December 25, 2016 (KHARTOUM) – Ugandan President Yoweri Museveni discussed ways to re-energize peace process in Sudan and Darfur particularly with two Sudanese leaders of armed groups on Saturday.

Omar al-Bashir (R) welcomes Uganda's President Yoweri Museveni at Khartoum Airport for talks during an official visit to Sudan September 15, 2015. (Photo Reuters/Mohamed Nureldin Abdallah)
Omar al-Bashir (R) welcomes Uganda’s President Yoweri Museveni at Khartoum Airport for talks during an official visit to Sudan September 15, 2015. (Photo Reuters/Mohamed Nureldin Abdallah)
President Museveni has facilitated informal meetings in Kampala and Addis Ababa between the Sudanese government, the Sudan Liberation Movement-Minni Minnawi (SLM-MM) and Justice and Equality Movement (JEM) leaders.

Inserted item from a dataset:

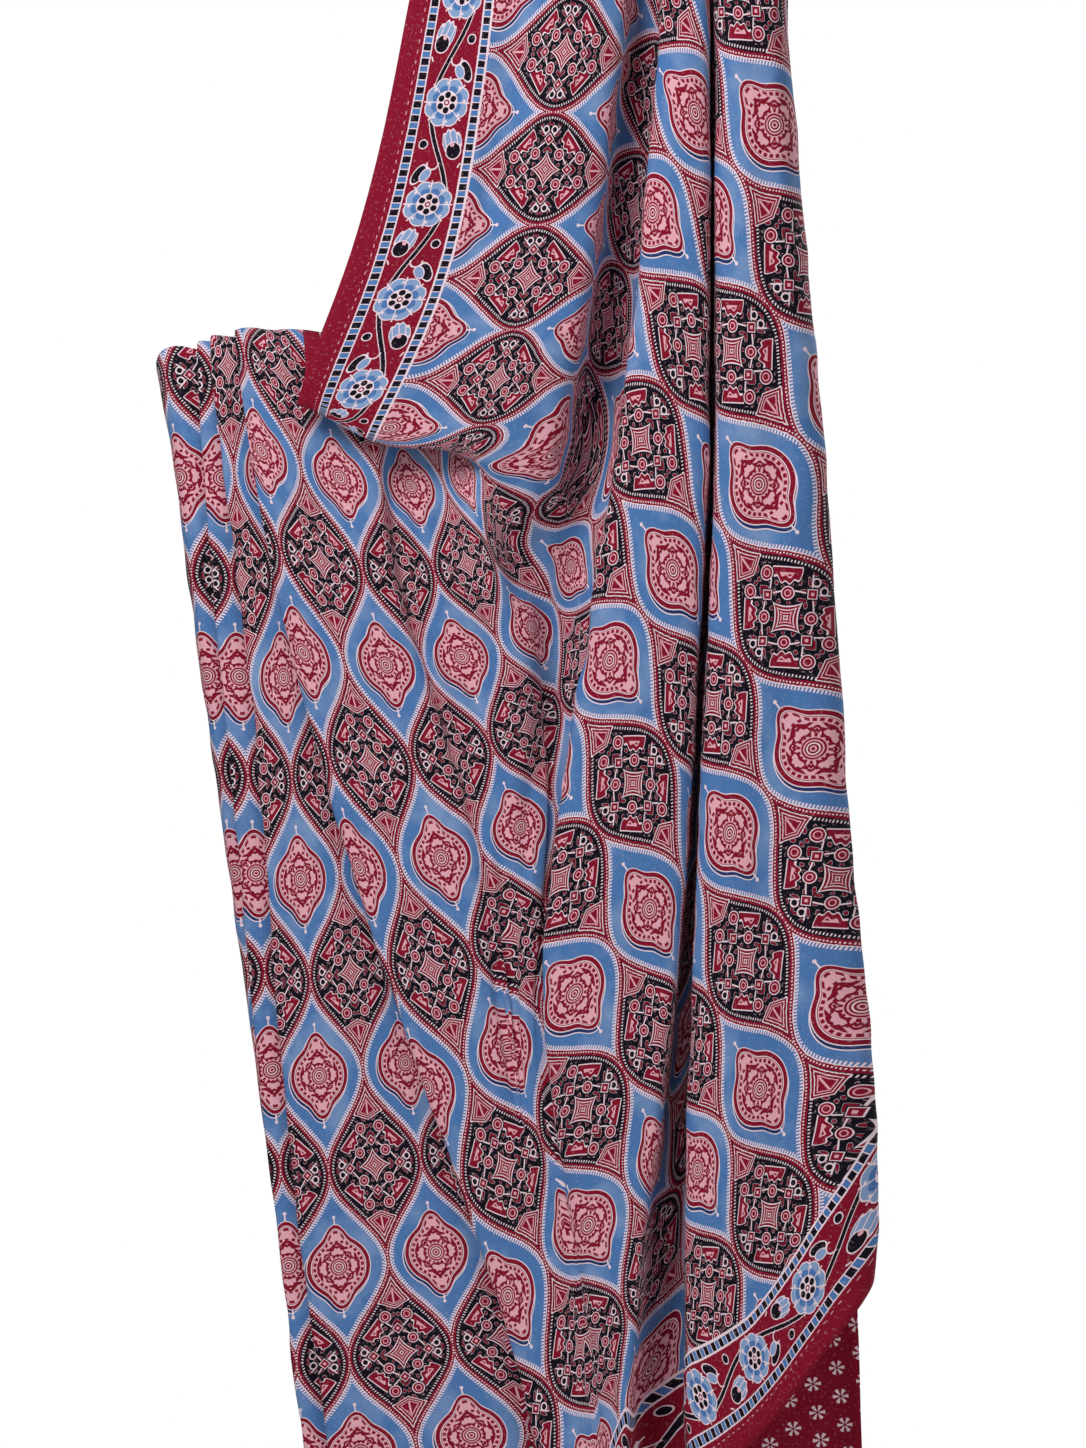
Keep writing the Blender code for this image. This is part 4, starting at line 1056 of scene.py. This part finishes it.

The Ugandan President who is now a close friend to President Omer al-Bashir attended the National Dialogue Congress in Khartoum last October and launched a call for the armed groups to join the internal process.

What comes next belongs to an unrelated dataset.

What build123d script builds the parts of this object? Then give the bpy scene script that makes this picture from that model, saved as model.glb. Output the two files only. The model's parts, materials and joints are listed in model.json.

In a statement released on Sunday, the SLM-MM and JEM said their leaders Minni Minnawi and Gibril Ibrahim respectively met with President Museveni on Saturday 24 morning “to discuss ways to re-energize his initiative to support the peace process in Sudan”.

In their meeting with President Museveni, the two leaders stressed that “it is difficult to join the negotiating table while the regime continues to arrest opposition leaders, political and civil society activists simply because they opposed the recent economic measures and policies,” said a statement extended to Sudan Tribune.

The implementation of the African Union Roadmap Agreement is the way to way to reinvigorate the peace process and achieve a comprehensive political settlement, Minnawi and Gibril stressed.

They further urged him to intervene to ensure the release of the detained opposition leaders.

The opposition Sudan Call leaders including JEM and SLM-MM signed last August a road map brokered by the African Union High Level Implementation Panel (AUHIP) providing to sign a humanitarian truce and hold a preparatory meeting before to join the internal dialogue process.

Following the failure of the parties to reach the needed agreements for the humanitarian cessation of hostilities, the government endorsed the outcome of its dialogue process and called on the opposition to join it.

The holdout groups, on their part, call on the government to consider this internal process as a first phase for the inclusive dialogue process with all the opposition forces.